I think the most important things are to enjoy what you’re doing and take pride in it.
If you enjoy something you want to do it, and you do the best job you can, whereas as if you don’t really want to be there, you don’t put as much effort in.
Also always be willing to keep learning because nobody knows everything, and you can learn something new every day if your open to it.
How did you train for and become competent at this role?
Being brought up on a farm I constantly had the advantage of being able to watch and learn, and then doing it yourself. The more you do, the more you learn and the more competent you get.
Do you use a sheepdog? What’s his or her name and how long have you had them?
Yes we’ve got 4 sheepdogs and Nell is mine.
She’s a Welsh sheepdog and I’d be lost without her. The only training she had was from me, and I had none, so she’s absolutely no trials dog, and on some things, I call it precision work, she’s not much cop, but she’s our calmest dog and most reliable for the more simple jobs and to drive flocks around, she’d be what you call a useful dog.
Our best dog is my Dales dog Fly, she’s the oldest and pretty irreplaceable. She’s the “precision” dog and the catching dog, at lambing time she comes into her own.
Then we have Pip and Cooney, Cooney being pretty useful getting, bit keen, but hopefully she’ll come into her own the more she’s used.
Pip is Dale’s dog too and does nothing for me🤣
Did you need to do additional training with the dog?
No additional training, but surely could have done with it!
Do you have children and run a home too? If so, how do you juggle these responsibilities?
Yes Dale and I have two boys, both almost teenagers, they are becoming good help on the farm for us, especially at lambing time.
How do I keep on top of it? In the house, Dale & the boys would say the amount I moan at them about stuff I don’t! 🤣
Briefly describe a typical working day (e.g. what time do you get up, have breakfast, round the sheep up etc).
Oh that’s a hard one as it changes so much on our farm given the time of year.
it’s hard to remember a typical day at the moment because we’re a month and a half into lambing with another month and a half to go.
Obviously one of us is up early at the mo which is me as Dale does nights at lambing time, the boys have to be up at 7am to get ready for school so I have to make sure they are up.
A brew is always the first thing surely!?
Always let the dogs out first and clean them out. At the moment it’s checking the sheds then checking the outside lambers, then feeding the ewes and lambs outside, scraping the cattle out, by the time that’s done it’s around dinner time, after dinner marking up lambs inside and losing out.

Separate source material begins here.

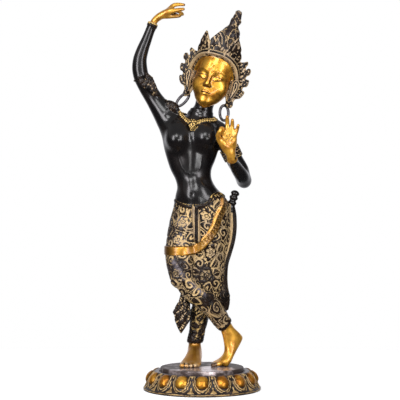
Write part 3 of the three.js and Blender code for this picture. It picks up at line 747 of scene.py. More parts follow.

feeding and littering all the sheds, and pens have tea, go to bed! 🤣
Do you get any time off? If you do, what do you like to do?
I used to compete horses and would be off most wknds doing that, now we tend to show our pedigree Dutch spotted sheep and quite often stay away at shows which I enjoy.
I Love socialising with friends at summer shows and speed shears etc with a gin in hand if possible.
What’s great about being a farmer?
Well for me I’m more of a animal person than I am a people person, and being able to be by myself apart from animals a lot of the time in the countryside is my ideal.
Wouldn’t want it any other way.
What do you think are the challenges for farmers?
Trying to get the people who aren’t farmers to support us and not be against us!
Have you always felt supported when learning and on the job?
I think if your seen to be keen to learn, most people are more than willing to teach you.
What would you say to other people thinking of becoming a farmer?
I’d say it’s a wonderful way of life, and go for it.
Always be open minded and use common sense, watch everything, because you can learn something from everyone.
Give everything a go, it’s the only way to learn.
What job opportunities are available for somebody, man or woman, wanting to enter the trade?
There so many opportunities in farming if you’re willing to graft, and there are always seasonal jobs in farming such as lambing, wool rolling, shearing, tractor driving etc and they are the best way to gain experience quickly and have a craic meeting people while you do it. And seeing if you like that kind of work.
Personally, I’ve always thought I’d quite like a job milking cows if I wasn’t at home.